I am pleased to let you know that the world is rather pretty in 3D animation, and you can swap between any of your current party members at will on the field map, each of which have their own unique attack animation for starting battle. Also, and this is something I was extremely pleased to see, the animated fights are REALLY well choreographed. Like, seriously, the cinematic battles are really great. Areas you traverse are pretty vast and are also pleasing to look at as well, and the character designs for important characters are good to look at.

Another piece of good news, or pieces, is that the soundtrack is also pretty good. I've always been pleased with the soundtracks from the Utawarerumono games, and Monochrome Mobius doesn't disappoint. Perhaps it doesn't have any really stand out tracks like some of the previous titles, but all the tracks are very thematic and very orchestral in nature.

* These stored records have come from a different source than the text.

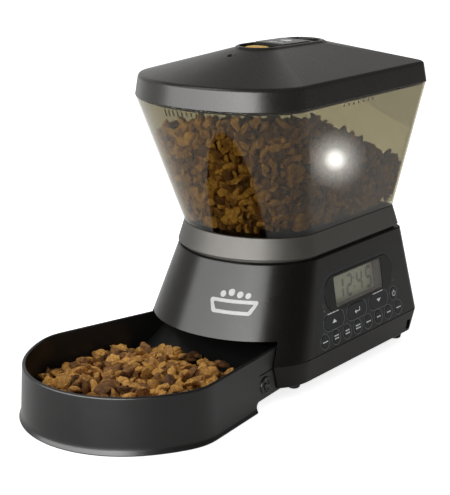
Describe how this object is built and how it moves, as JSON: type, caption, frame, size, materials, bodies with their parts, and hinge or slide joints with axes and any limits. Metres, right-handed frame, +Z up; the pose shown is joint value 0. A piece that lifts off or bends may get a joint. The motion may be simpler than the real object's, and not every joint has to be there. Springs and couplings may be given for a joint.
{
  "type": "automatic pet feeder",
  "caption": "Programmable pet feeder: open bowl, clear lift-off hopper with lid, rotor dispenser and keypad.",
  "frame": {"origin": "on the floor, under the middle of the feeder's overall length and width", "axes": "+Z up, -Y towards the bowl, +X towards the control panel"},
  "size_m": [0.1892, 0.4082, 0.2898],
  "materials": {
    "lid_plastic": "fine satin moulded texture, charcoal",
    "body_plastic": "satin moulded, near black",
    "bowl_plastic": "satin moulded, dark charcoal",
    "hopper_plastic": "clear, smoked olive grey, glossy",
    "collar_paint": "metallic grey paint, satin",
    "fascia_plastic": "satin, blue-grey black",
    "key_plastic": "satin, blue-grey black",
    "bezel_gloss": "gloss black",
    "window_clear": "clear",
    "well_plastic": "matt warm grey",
    "lcd_face": "liquid crystal display, olive",
    "indicator": "unlit lens",
    "amber_plastic": "satin amber",
    "label_metal": "brushed silver grey",
    "seal_rubber": "soft dark grey",
    "foot_rubber": "matt black",
    "inner_plastic": "plain black moulding",
    "gear_plastic": "natural white",
    "rotor_plastic": "dark grey moulding",
    "steel": "plain steel",
    "motor_steel": "plated can of a gear motor",
    "brass": "plain brass",
    "board_green": "circuit board",
    "cell_jacket": "plain cell jacket"
  },
  "bodies": {
    "base": {"collar_ring": "collar_paint", "upper_body": "body_plastic", "base_tray": "body_plastic", "supply_inlet": "inner_plastic", "rotor_housing": "inner_plastic", "chute": "inner_plastic", "shaft_bush_right": "brass", "shaft_bush_left": "brass", "idler_axle": "steel", "gear_motor": "motor_steel", "gear_plate": "steel", "control_fascia": "fascia_plastic", "display_bezel": "bezel_gloss", "display_window": "window_clear", "display_well": "well_plastic", "lcd_module": "lcd_face", "control_board": "board_green", "indicator_front": "indicator", "indicator_rear": "indicator", "battery_box": "inner_plastic", "foot_front_left": "foot_rubber", "case_screw_front_left": "steel", "cell_front_left": "cell_jacket", "foot_front_right": "foot_rubber", "case_screw_front_right": "steel", "cell_front_right": "cell_jacket", "foot_rear_left": "foot_rubber", "case_screw_rear_left": "steel", "cell_rear_left": "cell_jacket", "foot_rear_right": "foot_rubber", "case_screw_rear_right": "steel", "cell_rear_right": "cell_jacket", "battery_contact_left": "steel", "battery_contact_right_front": "steel", "battery_contact_right_rear": "steel"},
    "hopper": {"hopper": "hopper_plastic"},
    "lid": {"lid": "lid_plastic", "lid_seal": "seal_rubber", "lid_label_plate": "label_metal"},
    "lid_latch": {"lid_latch_button": "amber_plastic", "latch_spring": "steel"},
    "bowl": {"bowl": "bowl_plastic"},
    "battery_door": {"battery_door": "body_plastic"},
    "rotor": {"rotor": "rotor_plastic", "rotor_shaft": "steel", "rotor_gear": "gear_plastic"},
    "idler": {"idler_gear": "gear_plastic"},
    "pinion": {"motor_pinion": "gear_plastic"},
    "key_up": {"key_up": "key_plastic"},
    "key_enter": {"key_enter": "key_plastic"},
    "key_down": {"key_down": "key_plastic"},
    "key_power": {"key_power": "key_plastic"},
    "key_small_1": {"key_small_1": "key_plastic"},
    "key_small_2": {"key_small_2": "key_plastic"},
    "key_small_3": {"key_small_3": "key_plastic"},
    "key_small_4": {"key_small_4": "key_plastic"},
    "key_small_5": {"key_small_5": "key_plastic"},
    "key_small_6": {"key_small_6": "key_plastic"},
    "key_small_7": {"key_small_7": "key_plastic"},
    "key_small_8": {"key_small_8": "key_plastic"}
  },
  "joints": [
    {"name": "hopper_lift", "type": "slide", "parent": "base", "child": "hopper", "axis": [0, 0, 1], "range_m": [0, 0.15]},
    {"name": "lid_lift", "type": "slide", "parent": "hopper", "child": "lid", "axis": [0, 0, 1], "range_m": [0, 0.12]},
    {"name": "lid_latch_press", "type": "slide", "parent": "lid", "child": "lid_latch", "axis": [0, 0, -1], "range_m": [0, 0.003], "stiffness_N_per_m": 300, "springref_m": -0.001, "deforming": ["latch_spring"]},
    {"name": "bowl_pull", "type": "slide", "parent": "base", "child": "bowl", "axis": [0, -1, 0], "range_m": [0, 0.12]},
    {"name": "battery_door_open", "type": "hinge", "parent": "base", "child": "battery_door", "pos_m": [0, 0.1588, 0.0105], "axis": [1, 0, 0], "range_deg": [0, 100]},
    {"name": "rotor_spin", "type": "hinge", "parent": "base", "child": "rotor", "pos_m": [0, 0.04, 0.0905], "axis": [1, 0, 0], "continuous": true},
    {"name": "idler_spin", "type": "hinge", "parent": "base", "child": "idler", "pos_m": [0, 0.06656, 0.08338], "axis": [1, 0, 0], "continuous": true},
    {"name": "pinion_spin", "type": "hinge", "parent": "base", "child": "pinion", "pos_m": [0, 0.07997, 0.07213], "axis": [1, 0, 0], "continuous": true},
    {"name": "key_up_press", "type": "slide", "parent": "base", "child": "key_up", "axis": [-0.9831, -0.0786, -0.1656], "range_m": [0, 0.0008], "stiffness_N_per_m": 300, "springref_m": -0.0005},
    {"name": "key_enter_press", "type": "slide", "parent": "base", "child": "key_enter", "axis": [-0.9831, -0.0786, -0.1656], "range_m": [0, 0.0008], "stiffness_N_per_m": 300, "springref_m": -0.0005},
    {"name": "key_down_press", "type": "slide", "parent": "base", "child": "key_down", "axis": [-0.9831, -0.0786, -0.1656], "range_m": [0, 0.0008], "stiffness_N_per_m": 300, "springref_m": -0.0005},
    {"name": "key_power_press", "type": "slide", "parent": "base", "child": "key_power", "axis": [-0.9831, -0.0786, -0.1656], "range_m": [0, 0.0008], "stiffness_N_per_m": 300, "springref_m": -0.0005},
    {"name": "key_small_1_press", "type": "slide", "parent": "base", "child": "key_small_1", "axis": [-0.9831, -0.0786, -0.1656], "range_m": [0, 0.0008], "stiffness_N_per_m": 300, "springref_m": -0.0005},
    {"name": "key_small_2_press", "type": "slide", "parent": "base", "child": "key_small_2", "axis": [-0.9831, -0.0786, -0.1656], "range_m": [0, 0.0008], "stiffness_N_per_m": 300, "springref_m": -0.0005},
    {"name": "key_small_3_press", "type": "slide", "parent": "base", "child": "key_small_3", "axis": [-0.9831, -0.0786, -0.1656], "range_m": [0, 0.0008], "stiffness_N_per_m": 300, "springref_m": -0.0005},
    {"name": "key_small_4_press", "type": "slide", "parent": "base", "child": "key_small_4", "axis": [-0.9831, -0.0786, -0.1656], "range_m": [0, 0.0008], "stiffness_N_per_m": 300, "springref_m": -0.0005},
    {"name": "key_small_5_press", "type": "slide", "parent": "base", "child": "key_small_5", "axis": [-0.9831, -0.0786, -0.1656], "range_m": [0, 0.0008], "stiffness_N_per_m": 300, "springref_m": -0.0005},
    {"name": "key_small_6_press", "type": "slide", "parent": "base", "child": "key_small_6", "axis": [-0.9831, -0.0786, -0.1656], "range_m": [0, 0.0008], "stiffness_N_per_m": 300, "springref_m": -0.0005},
    {"name": "key_small_7_press", "type": "slide", "parent": "base", "child": "key_small_7", "axis": [-0.9831, -0.0786, -0.1656], "range_m": [0, 0.0008], "stiffness_N_per_m": 300, "springref_m": -0.0005},
    {"name": "key_small_8_press", "type": "slide", "parent": "base", "child": "key_small_8", "axis": [-0.9831, -0.0786, -0.1656], "range_m": [0, 0.0008], "stiffness_N_per_m": 300, "springref_m": -0.0005}
  ],
  "couplings": [
    {"joint": "idler_spin", "follows": "rotor_spin", "ratio": -1.75},
    {"joint": "pinion_spin", "follows": "rotor_spin", "ratio": 2.3333}
  ]
}
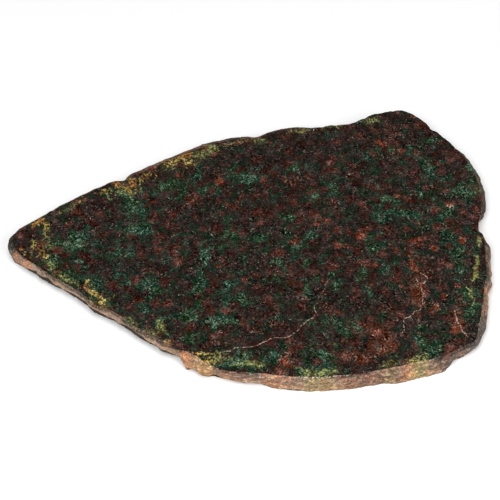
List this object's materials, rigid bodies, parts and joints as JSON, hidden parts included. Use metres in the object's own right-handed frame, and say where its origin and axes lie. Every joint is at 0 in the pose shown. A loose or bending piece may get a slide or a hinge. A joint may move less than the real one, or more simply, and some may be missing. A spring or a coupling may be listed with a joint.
{
  "type": "eclogite slab",
  "caption": "Flat sawn slab of garnet and omphacite rock with a polished upper face, a plain sawn underside and a natural weathered rim.",
  "frame": {"origin": "middle of the slab's bounding box, on the sawn face that it lies on", "axes": "+X along the slab's length, from its narrow tip to its broad end; +Z out of the polished face"},
  "size_m": [0.1822, 0.1332, 0.008],
  "materials": {
    "eclogite": "polished upper face, weathered rim, sawn underside"
  },
  "bodies": {
    "root": {"eclogite_slab": "eclogite"}
  },
  "joints": []
}
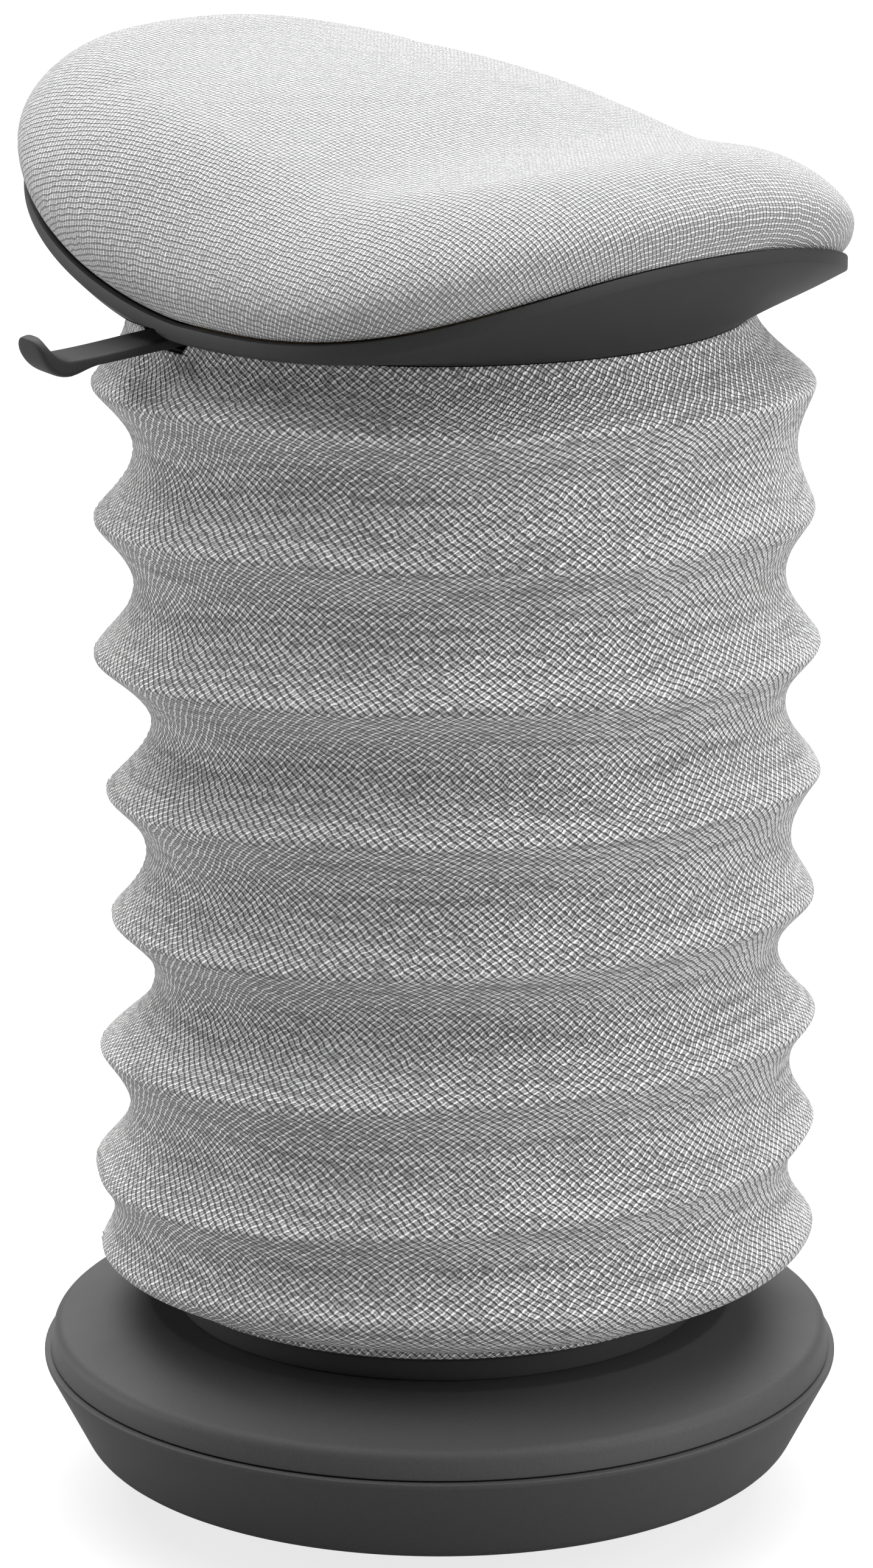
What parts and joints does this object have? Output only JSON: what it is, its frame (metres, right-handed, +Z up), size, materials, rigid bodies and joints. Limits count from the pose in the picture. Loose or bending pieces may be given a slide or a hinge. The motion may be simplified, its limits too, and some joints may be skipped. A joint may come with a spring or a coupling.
{
  "type": "wobble stool",
  "caption": "Active-sitting stool with a rocking weighted base, a hooped fabric sleeve over a gas spring, a padded saddle seat and a lift lever.",
  "frame": {"origin": "centre of the flat of the sole, on the floor under the column", "axes": "+Z up along the column, -Y towards the front of the seat, -X towards the sitter's right, where the lever is"},
  "size_m": [0.3579, 0.3562, 0.618],
  "materials": {
    "moulded_plastic": "satin, fine grain",
    "sole_rubber": "matte",
    "bumper_rubber": "matte",
    "ballast_iron": "as cast",
    "painted_steel": "satin black paint",
    "bright_steel": "zinc plated",
    "pale_resin": "satin",
    "plywood": "bare",
    "sleeve_fabric": "two-tone woven knit",
    "seat_fabric": "two-tone woven knit"
  },
  "bodies": {
    "base": {"base_bowl": "moulded_plastic", "base_sole": "sole_rubber", "base_cover": "moulded_plastic", "base_ballast": "ballast_iron", "column_socket": "painted_steel", "stand_tube": "painted_steel", "guide_bush": "pale_resin", "bearing_race_lower": "bright_steel", "sleeve_retainer": "moulded_plastic", "socket_bolt_1": "bright_steel", "socket_bolt_2": "bright_steel", "socket_bolt_3": "bright_steel", "socket_bolt_4": "bright_steel", "cover_screw_1": "bright_steel", "cover_screw_2": "bright_steel", "cover_screw_3": "bright_steel", "cover_screw_4": "bright_steel"},
    "column": {"piston_rod": "bright_steel", "rod_clip": "bright_steel", "rod_washer": "bright_steel", "bearing_cage": "bright_steel", "bearing_race_upper": "bright_steel", "rod_bumper": "bumper_rubber", "piston": "pale_resin", "piston_nut": "bright_steel", "sleeve_lower_ring": "moulded_plastic", "sleeve_fabric": "sleeve_fabric"},
    "hoop_1": {"sleeve_hoop_1": "bright_steel"},
    "hoop_2": {"sleeve_hoop_2": "bright_steel"},
    "hoop_3": {"sleeve_hoop_3": "bright_steel"},
    "hoop_4": {"sleeve_hoop_4": "bright_steel"},
    "hoop_5": {"sleeve_hoop_5": "bright_steel"},
    "hoop_6": {"sleeve_hoop_6": "bright_steel"},
    "hoop_7": {"sleeve_hoop_7": "bright_steel"},
    "hoop_8": {"sleeve_hoop_8": "bright_steel"},
    "seat": {"gas_cylinder": "painted_steel", "rod_guide": "pale_resin", "valve_body": "bright_steel", "sleeve_upper_ring": "moulded_plastic", "seat_bracket": "painted_steel", "seat_shell": "moulded_plastic", "seat_board": "plywood", "seat_cushion": "seat_fabric", "seat_screw_1": "bright_steel", "seat_screw_2": "bright_steel", "seat_screw_3": "bright_steel", "seat_screw_4": "bright_steel", "lever_pin": "bright_steel", "lever_pin_clip": "bright_steel"},
    "lever": {"lever_arm": "painted_steel", "lever_handle": "moulded_plastic"},
    "valve": {"release_pin": "bright_steel"}
  },
  "joints": [
    {"name": "seat_swivel", "type": "hinge", "parent": "base", "child": "column", "pos_m": [0, 0, 0.027], "axis": [0, 0, 1], "continuous": true},
    {"name": "height_slide", "type": "slide", "parent": "column", "child": "seat", "axis": [0, 0, 1], "range_m": [-0.13, 0], "deforming": ["sleeve_fabric"]},
    {"name": "hoop_slide_1", "type": "slide", "parent": "column", "child": "hoop_1", "axis": [0, 0, 1], "range_m": [-0.0048, 0]},
    {"name": "hoop_slide_2", "type": "slide", "parent": "column", "child": "hoop_2", "axis": [0, 0, 1], "range_m": [-0.0178, 0]},
    {"name": "hoop_slide_3", "type": "slide", "parent": "column", "child": "hoop_3", "axis": [0, 0, 1], "range_m": [-0.0335, 0]},
    {"name": "hoop_slide_4", "type": "slide", "parent": "column", "child": "hoop_4", "axis": [0, 0, 1], "range_m": [-0.0509, 0]},
    {"name": "hoop_slide_5", "type": "slide", "parent": "column", "child": "hoop_5", "axis": [0, 0, 1], "range_m": [-0.0674, 0]},
    {"name": "hoop_slide_6", "type": "slide", "parent": "column", "child": "hoop_6", "axis": [0, 0, 1], "range_m": [-0.0856, 0]},
    {"name": "hoop_slide_7", "type": "slide", "parent": "column", "child": "hoop_7", "axis": [0, 0, 1], "range_m": [-0.1033, 0]},
    {"name": "hoop_slide_8", "type": "slide", "parent": "column", "child": "hoop_8", "axis": [0, 0, 1], "range_m": [-0.1202, 0]},
    {"name": "lever_hinge", "type": "hinge", "parent": "seat", "child": "lever", "pos_m": [-0.05869, 0.01247, 0.4973], "axis": [0.2079, 0.9781, 0], "range_deg": [0, 3], "stiffness_Nm_per_rad": 2, "springref_deg": -2.86},
    {"name": "valve_slide", "type": "slide", "parent": "seat", "child": "valve", "axis": [0, 0, 1], "range_m": [-0.0032, 0]}
  ],
  "couplings": [
    {"joint": "hoop_slide_1", "follows": "height_slide", "ratio": 0.036},
    {"joint": "hoop_slide_2", "follows": "height_slide", "ratio": 0.136},
    {"joint": "hoop_slide_3", "follows": "height_slide", "ratio": 0.257},
    {"joint": "hoop_slide_4", "follows": "height_slide", "ratio": 0.391},
    {"joint": "hoop_slide_5", "follows": "height_slide", "ratio": 0.518},
    {"joint": "hoop_slide_6", "follows": "height_slide", "ratio": 0.658},
    {"joint": "hoop_slide_7", "follows": "height_slide", "ratio": 0.794},
    {"joint": "hoop_slide_8", "follows": "height_slide", "ratio": 0.924},
    {"joint": "valve_slide", "follows": "lever_hinge", "m_per_rad": -0.06}
  ]
}
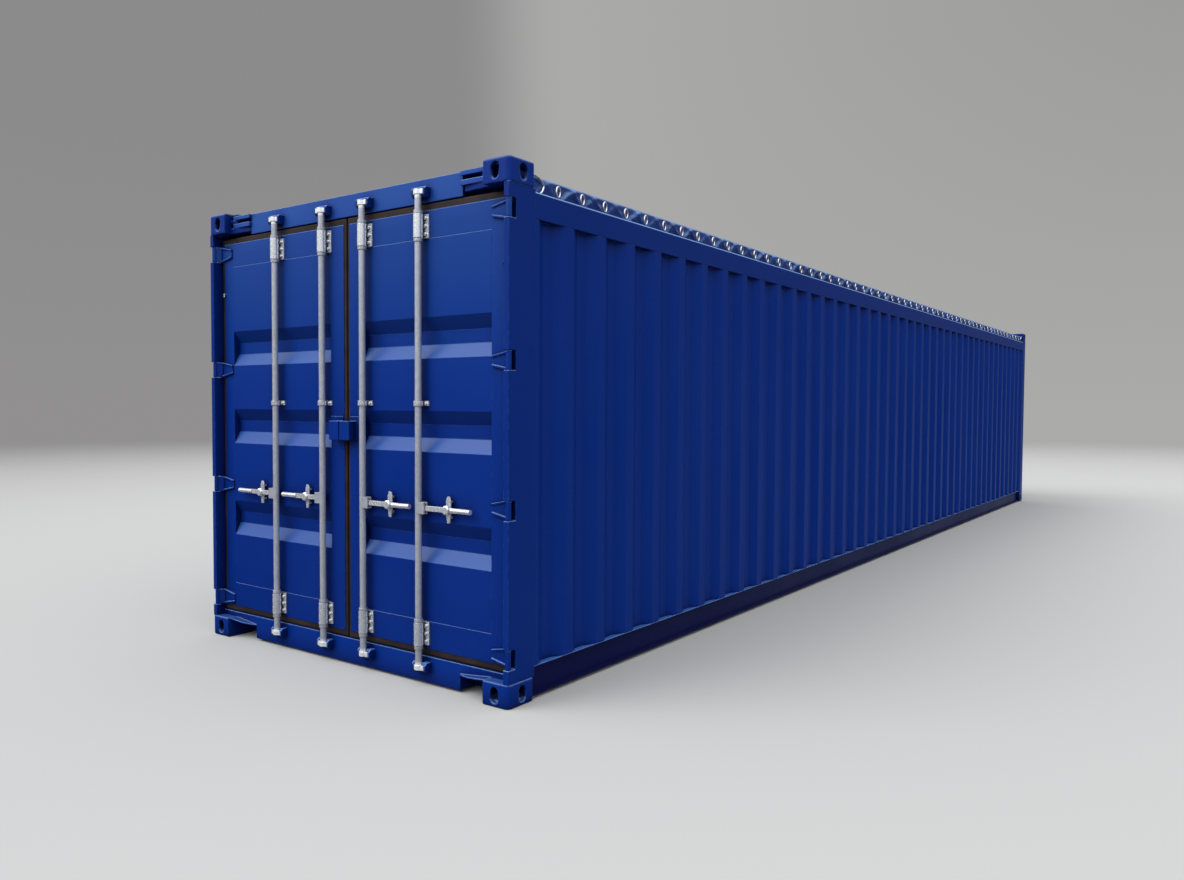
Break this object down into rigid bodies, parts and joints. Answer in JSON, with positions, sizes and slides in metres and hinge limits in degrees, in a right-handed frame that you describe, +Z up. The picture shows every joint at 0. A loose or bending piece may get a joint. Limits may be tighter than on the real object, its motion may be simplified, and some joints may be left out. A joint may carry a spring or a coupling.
{
  "type": "open-top shipping container",
  "caption": "Long steel shipping container with a tarpaulin roof over bows, hinged end doors with lock rods, a swing header and cast corner fittings.",
  "frame": {"origin": "middle of the container's plan, on the level of the castings' bottom faces", "axes": "+X to the right seen from the door end, +Y from the doors towards the closed end, +Z up"},
  "size_m": [2.438, 12.192, 2.591],
  "materials": {
    "blue_paint": "semi-gloss blue paint on steel",
    "galvanised_steel": "dull zinc coating",
    "galvanised_bows": "dull zinc coating",
    "hinge_pin_steel": "painted over with the post",
    "rubber_seal": "dark brown-black rubber",
    "plywood": "varnished plywood",
    "tarpaulin_cloth": "coated polyester sheet",
    "plated_rings": "bright plated steel"
  },
  "bodies": {
    "root": {"bow_sockets": "galvanised_bows", "cross_members": "blue_paint", "door_end_lower_castings": "blue_paint", "door_end_upper_castings": "blue_paint", "door_header": "blue_paint", "door_sill": "blue_paint", "floor_boards": "plywood", "front_bottom_rail": "blue_paint", "front_end_lower_castings": "blue_paint", "front_end_upper_castings": "blue_paint", "front_top_rail": "blue_paint", "front_wall": "blue_paint", "header_cam_keepers": "blue_paint", "header_lugs": "blue_paint", "left_bottom_rail": "blue_paint", "left_door_post": "blue_paint", "left_front_post": "blue_paint", "left_hinge_pins": "hinge_pin_steel", "left_lashing_rings": "plated_rings", "left_top_rail": "blue_paint", "left_wall": "blue_paint", "neck_tunnel": "blue_paint", "right_bottom_rail": "blue_paint", "right_door_post": "blue_paint", "right_front_post": "blue_paint", "right_hinge_pins": "hinge_pin_steel", "right_lashing_rings": "plated_rings", "right_top_rail": "blue_paint", "right_wall": "blue_paint", "roof_bows": "galvanised_bows", "sill_cam_keepers": "blue_paint", "tarpaulin": "tarpaulin_cloth", "tarpaulin_end_loops": "plated_rings"},
    "right_door": {"right_door_frame": "blue_paint", "right_door_gasket": "rubber_seal", "right_door_panel": "blue_paint", "right_handle_cradles": "galvanised_steel", "right_hinge_blades": "blue_paint", "right_lock_box": "blue_paint", "right_rod_guides": "galvanised_steel", "right_tie_back_hook": "galvanised_steel"},
    "right_inner_rod": {"right_inner_lock_rod": "galvanised_steel"},
    "right_inner_lever": {"right_inner_handle": "galvanised_steel"},
    "right_outer_rod": {"right_outer_lock_rod": "galvanised_steel"},
    "right_outer_lever": {"right_outer_handle": "galvanised_steel"},
    "left_door": {"left_door_frame": "blue_paint", "left_door_gasket": "rubber_seal", "left_door_panel": "blue_paint", "left_handle_cradles": "galvanised_steel", "left_hinge_blades": "blue_paint", "left_lock_box": "blue_paint", "left_rod_guides": "galvanised_steel", "left_tie_back_hook": "galvanised_steel"},
    "left_inner_rod": {"left_inner_lock_rod": "galvanised_steel"},
    "left_inner_lever": {"left_inner_handle": "galvanised_steel"},
    "left_outer_rod": {"left_outer_lock_rod": "galvanised_steel"},
    "left_outer_lever": {"left_outer_handle": "galvanised_steel"}
  },
  "joints": [
    {"name": "right_door_hinge", "type": "hinge", "parent": "root", "child": "right_door", "pos_m": [1.199, -6.074, 1.294], "axis": [0, 0, 1], "range_deg": [0, 260]},
    {"name": "right_inner_rod_turn", "type": "hinge", "parent": "right_door", "child": "right_inner_rod", "pos_m": [0.168, -6.072, 1.3], "axis": [0, 0, 1], "range_deg": [-90, 0]},
    {"name": "right_inner_handle_lift", "type": "hinge", "parent": "right_inner_rod", "child": "right_inner_lever", "pos_m": [0.206, -6.072, 0.915], "axis": [0, -1, 0], "range_deg": [0, 25]},
    {"name": "right_outer_rod_turn", "type": "hinge", "parent": "right_door", "child": "right_outer_rod", "pos_m": [0.594, -6.072, 1.3], "axis": [0, 0, 1], "range_deg": [-90, 0]},
    {"name": "right_outer_handle_lift", "type": "hinge", "parent": "right_outer_rod", "child": "right_outer_lever", "pos_m": [0.632, -6.072, 0.915], "axis": [0, -1, 0], "range_deg": [0, 25]},
    {"name": "left_door_hinge", "type": "hinge", "parent": "root", "child": "left_door", "pos_m": [-1.199, -6.074, 1.294], "axis": [0, 0, -1], "range_deg": [0, 260]},
    {"name": "left_inner_rod_turn", "type": "hinge", "parent": "left_door", "child": "left_inner_rod", "pos_m": [-0.168, -6.072, 1.3], "axis": [0, 0, -1], "range_deg": [-90, 0]},
    {"name": "left_inner_handle_lift", "type": "hinge", "parent": "left_inner_rod", "child": "left_inner_lever", "pos_m": [-0.206, -6.072, 0.915], "axis": [0, 1, 0], "range_deg": [0, 25]},
    {"name": "left_outer_rod_turn", "type": "hinge", "parent": "left_door", "child": "left_outer_rod", "pos_m": [-0.594, -6.072, 1.3], "axis": [0, 0, -1], "range_deg": [-90, 0]},
    {"name": "left_outer_handle_lift", "type": "hinge", "parent": "left_outer_rod", "child": "left_outer_lever", "pos_m": [-0.632, -6.072, 0.915], "axis": [0, 1, 0], "range_deg": [0, 25]}
  ]
}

There's a lot of traditional Japanese instrument sounds, and it shows both in composition and tone.

Overall, my experience with Monochrome Mobius: Rights and Wrongs Forgotten was largely positive. I enjoyed the turn-based combat with it's own twist, the characters were interesting, and the graphics and music were well received. The fight scenes were really well choreographed, and finally being able to freely explore in an Utawarerumono title was pretty nice. While I did find the difficulty to be a little lacking on the normal setting, there is a harder difficulty available and self restrictions you can impose for a more challenging playthrough. The fact you can render combat almost non-existant can also hamper your enjoyment. Monochrome Mobius is a solid Utawarerumono title that needs little to no prior knowledge of the series, and is a pretty fun title on its own.